ONEweek from election day, the Italian media mogul and prime minister Silvio Berlusconi is fighting for his political life. And given that he has spent much of his five years as premier passing laws to keep himself out of jail and to benefit his companies, he has a lot to lose.
He has been trailing in the opinion polls for two years and remains between three and five points behind his centre-left rival Romano Prodi. Yet there is one corner of Italy where they won't hear a word against him.
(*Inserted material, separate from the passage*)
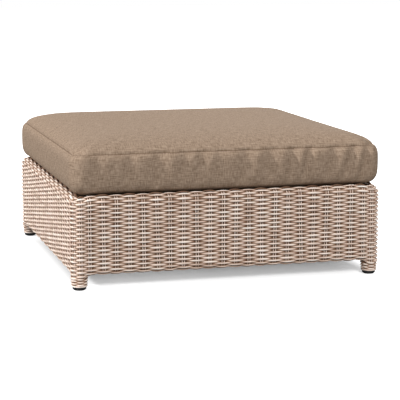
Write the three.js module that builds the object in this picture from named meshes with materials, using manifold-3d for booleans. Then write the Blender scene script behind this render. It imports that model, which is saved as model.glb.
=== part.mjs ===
// Outdoor ottoman footstool: a square wicker base on a welded tube frame, a webbing deck
// across it, and one loose boxed cushion with a zip in its rear boxing.
// Millimetres, +Z up, origin on the floor under the centre. The front faces -Y, +X is right.

import * as THREE from "three";
import { mergeVertices } from "three/addons/utils/BufferGeometryUtils.js";
import Module from "manifold-3d";

const wasm = await Module();
wasm.setup();

// Overall sizes
const WIDTH = 900; // outside of the wicker, along X
const DEPTH = 900; // outside of the wicker, along Y
const APRON_BOTTOM = 40; // lower edge of the wicker above the floor
const BASE_TOP = 263; // crest of the rounded wicker border
const CUSHION_RISE = 157; // from that crest to the cushion's crown

// Clearances
const GAP = 0.3; // between touching pieces
const HALF_GAP = GAP / 2; // on each side of a butt joint
const OVERRUN = 60; // how far a cutter runs past what it cuts

// Frame tubes
const LEG_RADIUS = 15;
const LEG_WALL = 1.5;
const LEG_TOP_RISE = 8; // how far the leg stands above the top rail's centre line
const TOP_RAIL_RADIUS = 10;
const BOTTOM_RAIL_RADIUS = 8;
const RAIL_WALL = 1.5;
const UPRIGHT_RADIUS = 8;
const UPRIGHT_WALL = 1.2;
const SEAT_RAIL_SIDE = 25; // square tube under the webbing
const SEAT_RAIL_WALL = 1.5;
const SEAT_RAIL_DROP = 13; // its top below the wicker's crest
const BRACE_WIDTH = 25;
const BRACE_HEIGHT = 22;
const BRACE_WALL = 1.5;

// Wicker
const WEAVE = 10.7; // two strands and the stakes between them
const STRAND = 5.3; // across a strand, which is how far the weave swings in and out
const STAKE_PITCH = 37.85; // from one pair of stakes to the next
const ROW_PITCH = 6.03; // from one row of strand to the next
const LIP_ROWS = 3; // rows that show where the apron turns under
const LIP_ANGLE = THREE.MathUtils.degToRad(50); // how far the apron turns up behind the bottom rail
const FOOT_RADIUS = 22.5; // the wrapped foot just above its glide
const CORNER_DROP = 28; // height of the rounding over a corner

// Glides
const GLIDE_HEIGHT = 9;
const GLIDE_RADIUS = 19;
const GLIDE_FACE_RADIUS = 14.5;
const GLIDE_ROUNDING = 4;
const GLIDE_PLUG_LENGTH = 24;

// Webbing
const STRAPS_PER_WAY = 4;
const STRAP_WIDTH = 75;
const STRAP_THICKNESS = 1.5;
const STRAP_BEARING = 15; // on the seat rail at each end
const STRAP_FLAT_MARGIN = 4; // level stretch past the strap that it crosses

// Zip
const ZIP_LENGTH = 600;
const ZIP_TAPE_HEIGHT = 26;
const ZIP_CHAIN_HEIGHT = 5;
const ZIP_CHAIN_RISE = 1;
const ZIP_STOP_LENGTH = 3;
const ZIP_STOP_RISE = 0.8;
const ZIP_STOP_INSET = 4; // from the tape's end
const SLIDER_LENGTH = 10;
const SLIDER_PLATE = 0.8;
const SLIDER_FLANGE = 1.4;
const EAR_LENGTH = 3;
const EAR_THICKNESS = 1;
const PIN_RADIUS = 0.5;
const EYE_WALL = 0.5;
const EYE_HEIGHT = 3.4;
const PULL_LENGTH = 24;
const PULL_WIDTH = 6;
const PULL_THICKNESS = 0.9;
const PULL_NECK = 4; // from the pin to where the pull widens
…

Milano 2 is the vast luxury housing estate that first made Berlusconi famous as Italy's "king of bricks". With its ochre brown apartment blocks and terracotta mansard roofs surrounded by Scots pines, an ornamental lake and a fountain, tennis courts and football fields, kindergartens, a hotel and the headquarters of several of his most important companies, Milano 2 was a political statement as much as a construction project, "a city where there is everything, " as he put it, "from the clinic where one is born to the cemetery", for those able to afford it.
It was also reputedly financed by the Mafia, and was the occasion for one of Berlusconi's first political coups: by persuading Linate airport to change the direction of its flight paths to allow Milano 2's residents to sleep, he doubled the value of flats on the estate overnight.
Thirty years after its construction, the residents are still firmly behind Il Padrone.
"We're all Berlusconians here, " says Giorgio Antonaci, a bald figure in a black leather jacket and sunglasses with a striking resemblance to the old TV cop Kojak, knocking back a post-prandial Averno in the Empire Bar on the estate.
"The Berlusconi government has done many positive things, the opere grande [such as the projected bridge over the Messina Strait to Sicily], health and pension reform.
"I would give them seven-plus out of 10. I will continue to give him my support."
Antonacci is the owner of a firm that supplies hospital operating theatres around Europe.
Business is buoyant, he claims. Behind the bar, the Empire's owner, Luigi, has a different view.
"Look at all the shops around here vacant or for sale, " he points out. "Nobody's spending any money because their pay packets won't stretch to the end of the month.
"We're slipping back to the way things were 40 years ago, when a few people were rich and the rest of us were miserably poor. This is the way capitalism works, destroying the little man and rewarding the rich . . ."
Most commentators have been talking over recent weeks as if the results of the election to be held on 9 and 10 April were already in.
But many believe that the wildness of Berlusconi's recent behaviour . . . identifying the Communists in Prodi's coalition with alleged Maoist baby-boilers, storming out of a TV interview after being interrupted, lambasting fellowindustrialists . . . far from being signs of panic are conscious attempts to rouse the supporters who deserted him in 2004.
With Berlusconi, no one doubts that it will be a fight to the finish and in the past couple of days he has thrown his adversaries into angry confusion about their taxation plans.
"Berlusconi has always given his best, " notes Alexander Stille in a new biography, "when he has his back against the wall".